FDC : Quel a été le point de départ de On the Job ?

EM : Des films comme On the Job ne sont pas si évidents dans la production philippine mainstream. Quand je repense à la bande démo que j’ai réalisée il y a 4 ans, je me demande comment on a fait. Tout ce que je savais, c’est que j’avais une bonne histoire qui me vient d’un conducteur de taxi. Il m’a raconté que lorsqu’il était en prison, il travaillait comme tueur à gages. Faire cette bande démo, c’était une façon de trouver les bases de l’histoire et de ce que j’avais follement envie de faire. J’ai eu la chance, quelques années plus tard, de pouvoir en faire un long métrage. Le reste, comme on dit, fait partie de l’histoire.

FDC : Dans quelle mesure le cinéma de Lino Brocka est-il important pour vous ?

EM : Je ne suis pas spécialement fan du réalisme social au cinéma. S’il y a des contemporains de Brocka que j’admire vraiment et qui m’ont influencé, ce serait plutôt Ishmael Bernal et Celso Ad Castillo. Lino Brocka se frottait à des films plus « importants » qui traitaient de lutte, des conditions de vie des pauvres. Ce que j’admire chez Bernal et Castillo, c’est leur exploration d’artisan sur toute la variété de films qu’ils ont pu faire. Leurs films ne se limitent pas à une voix, ils traitent de différents types d’histoires humaines et pas seulement de la pauvreté du tiers-monde, c’est la versatilité de leur cinéma.

FDC : Le décor, la ville comme la prison, joue un rôle important dans votre film. Pouvez-vous nous en dire un peu plus sur cet aspect particulier de On the Job ?

EM : On the Job traite d’histoires parallèles avec différents personnages, mais le film parle en même temps de mondes parallèles. En mettant en parallèle ces différentes réalités et ces personnages, on met en place une résonance entre ce qu’ils vivent, même dans des mondes différents. En ce qui concerne Manille, c’est mon troisième film où j’essaie de rendre hommage à cette ville. D’abord parce que c’est une ville très cinégénique, avec ses différentes textures, comme une sorte de Blade Runner souterrain. Ensuite, Manille en tant que jungle de béton, c’était parfait pour mon histoire.

FDC : Trois films philippins ont été présentés cette année à Cannes. On revoit du cinéma philippin régulièrement en festivals, comme les films de Brillante Mendoza entre autres. Avez-vous le sentiment qu'il y a un renouveau aux Philippines ?

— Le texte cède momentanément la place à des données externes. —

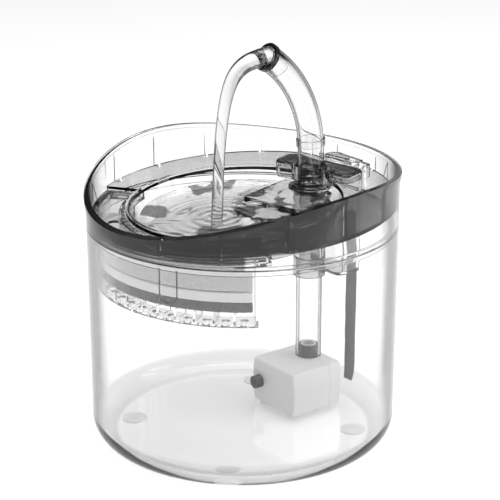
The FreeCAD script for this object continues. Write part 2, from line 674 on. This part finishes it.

EM : Le cinéma philippin a toujours été là. C’est juste qu’il est plus facile maintenant de voir ces films, l’accessibilité a été simplifiée par la technologie, par la façon dont l’information circule, par internet. Les gens peuvent désormais décider de s’intéresser à des films venus d’un pays aussi petit que le nôtre. La vraie promotion, ce n’est pas seulement d’avoir des films philippins dans des festivals étrangers. J’aimerais que ces films soient en premier lieu destinés au public local. Ce qui se passe ces dernières années, c’est que beaucoup de films philippins qui vont dans ces festivals internationaux sont produits pour ce circuit en particulier. Peut-être parce qu’ils ne peuvent trouver leur public qu’à l’international. C’est un peu triste que ces longs métrages ne soient pas pensés pour le public philippin.

FDC : Quels sont vos projets ?

EM : Je suis très enthousiaste au sujet du nouveau scénario que j’écris actuellement. C’est un mélange de thriller et de film d’action qui raconte l’histoire d’un homme dont la vie est bouleversée suite à l’échec d’un plan pour gagner de l’argent rapidement. Nous travaillons sur une suite d’un de mes précédents films, Prosti, qui raconte l’histoire d’amour entre une prostituée et son proxénète. Et j’ai le feu vert pour un film historique et épique dont le récit s’étale sur cinq décennies et qui raconte comment l’histoire des Philippines a modifié la psyché, les dynamiques de la famille philippine.

Entretien réalisé le 12 juin 2013. Un grand merci à Marie Queysanne et Charly Destombes.